RD: Last month, you released a music video for the song “Exhausting Lover” off of the album which features comedian Derek Waters, who is part of the TV show Drunk History. It starts off with him interviewing you about the album and then things get very theatrical with all the visuals being shown on an auditorium stage, so what inspired this setting for the video?
BF: That was Derek’s idea and I pretty much just trusted whatever he wanted to do. I sort of said to the label that if we could get Derek then we should do a video. He’s a friend of mine, but he’s busy and does things so there was a chance that he wouldn’t have time to do it so I figured that if we couldn’t get Derek then we could have someone do some animation or something. It turned out that he was available, he put himself into it and it was great because he wrote a lot of the lines in the song that needed to be served. He made it an entertaining video, that was pretty much him making it into a musical akin to community theater and it was fun.
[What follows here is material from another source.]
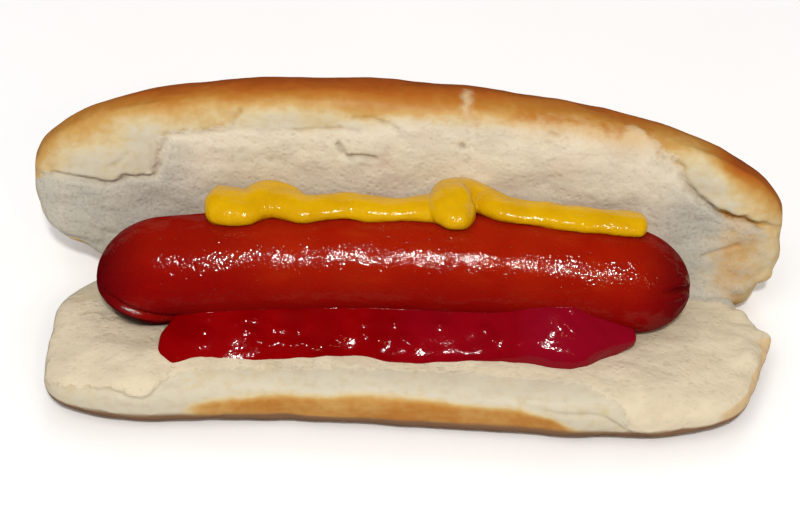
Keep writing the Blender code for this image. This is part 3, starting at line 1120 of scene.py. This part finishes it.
# Each light's azimuth and elevation in degrees, distance and size in metres, power in watts,
# colour, and whether shiny surfaces mirror it.
LIGHTS = (
    ("flash", 2, 53, 0.9, 0.07, 4.4, (1.0, 0.99, 0.98), True),
    ("window", -35, 66, 1.2, 0.7, 2.6, (1.0, 0.97, 0.93), False),
    ("lamp", 25, 40, 1.1, 0.12, 0.7, (1.0, 0.62, 0.30), True),
    ("rear", 180, 50, 1.2, 0.6, 2.0, (1.0, 1.0, 1.0), False),
)
LIGHT_TARGET = Vector((0, 0, 0.02))
WORLD_LIGHT = 0.42


def make_table():
    bpy.ops.mesh.primitive_plane_add(size=TABLE_SIZE, location=(0, 0, 0))
    table = bpy.context.object
    table.name = "table"
    n = Nodes("pale_table")
    tone = n.noise(60, 2)
    colour = n.mix(n.ranged(tone, 0.3, 0.7), (0.96, 0.96, 0.955, 1), (0.975, 0.975, 0.975, 1))
    table.data.materials.append(n.finish(Base_Color=colour, Roughness=0.7, Specular_IOR_Level=0.2))
    table.visible_glossy = False


def direction(azimuth, elevation):
    """The way from the hot dog to what stands at these angles in degrees."""
    a, e = math.radians(azimuth), math.radians(elevation)
    return Vector((math.sin(a) * math.cos(e), -math.cos(a) * math.cos(e), math.sin(e)))


def add_light(name, azimuth, elevation, away, size, power, colour, mirrored):
    data = bpy.data.lights.new(name, "AREA")
    data.shape = "DISK"
    data.size = size
    data.energy = power
    data.color = colour
    light = bpy.data.objects.new(name, data)
    bpy.context.scene.collection.objects.link(light)
    back = direction(azimuth, elevation)
    light.location = back * away + LIGHT_TARGET
    light.rotation_euler = back.to_track_quat("Z", "Y").to_euler()
    light.visible_glossy = mirrored


def make_lights():
    for light in LIGHTS:
        add_light(*light)
    world = bpy.data.worlds.new("room")
    world.use_nodes = True
    background = world.node_tree.nodes["Background"]
    background.inputs["Color"].default_value = (1, 1, 1, 1)
    background.inputs["Strength"].default_value = WORLD_LIGHT
    world.cycles_visibility.glossy = False
    bpy.context.scene.world = world


def make_camera():
    """Looks at the fold from the photograph's direction."""
    back = direction(AZIMUTH, ELEVATION)
    turn = math.radians(AZIMUTH)
    roll = math.radians(ROLL)
    right = Vector((math.cos(turn), math.sin(turn), 0))
    up = back.cross(right)
    fold = (Vector(SHIFT) + Vector((0, 0, FOLD_HEIGHT))) * MM
    target = fold - right * AIM_LEFT * MM + up * AIM_ABOVE * MM
    turned_right = right * math.cos(roll) + up * math.sin(roll)
    turned_up = up * math.cos(roll) - right * math.sin(roll)
    data = bpy.data.cameras.new("camera")
    data.sensor_width = SENSOR
    data.lens = SENSOR * DISTANCE / (IMAGE_WIDTH * MM_PER_PIXEL * MM)
    camera = bpy.data.objects.new("camera", data)
    bpy.context.scene.collection.objects.link(camera)
    camera.location = target + back * DISTANCE
    camera.rotation_euler = Matrix((turned_right, turned_up, back)).transposed().to_euler()
    bpy.context.scene.camera = camera


make_bun(bread_material())
make_sausage(sausage_material())
make_mustard(mustard_material())
make_ketchup(ketchup_material())
make_table()
make_lights()
make_camera()
bpy.context.scene.view_settings.view_transform = "Standard"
RD: It definitely has that community theater vibe. With the show coming up at the Garde Arts Center, what can people expect in terms of the new album being interjected into your performance? Do you plan on playing it front to back and then playing some of your hits or can people expect it to be weaved into a set of older material?
BF: We’ll do both, but the thing about this show is that it’s the very first one of the tour to promote the album so it’s going to be really exciting. We would have rehearsed, gotten our theory together and then you never forget the first show. It’s going to be me with the band that recorded the album, so we’re going to do both old and new stuff. I like to do it all because I’ve written a lot of songs and I personally don’t like to see an artist stray from their older material. You can do whatever you want, but I like to see some of the older stuff and how it fits into the set.
RD: You can establish a unique cohesiveness that way by merging the older material with the new material and seeing how it goes. Outside of performing and recording, what are some other ventures that you have going on these days? Are you still doing the Lightning Bugs podcast?
BF: No, I wrapped that up. I’ve continued my work at the Kennedy Center with the National Symphony Orchestra along with getting this album out. I’ve also had some various projects writing songs for television and stuff here and there. Mainly, I’ve been concentrating on the album and this tour, which will be going on all year, and then I’ll figure out what’s next.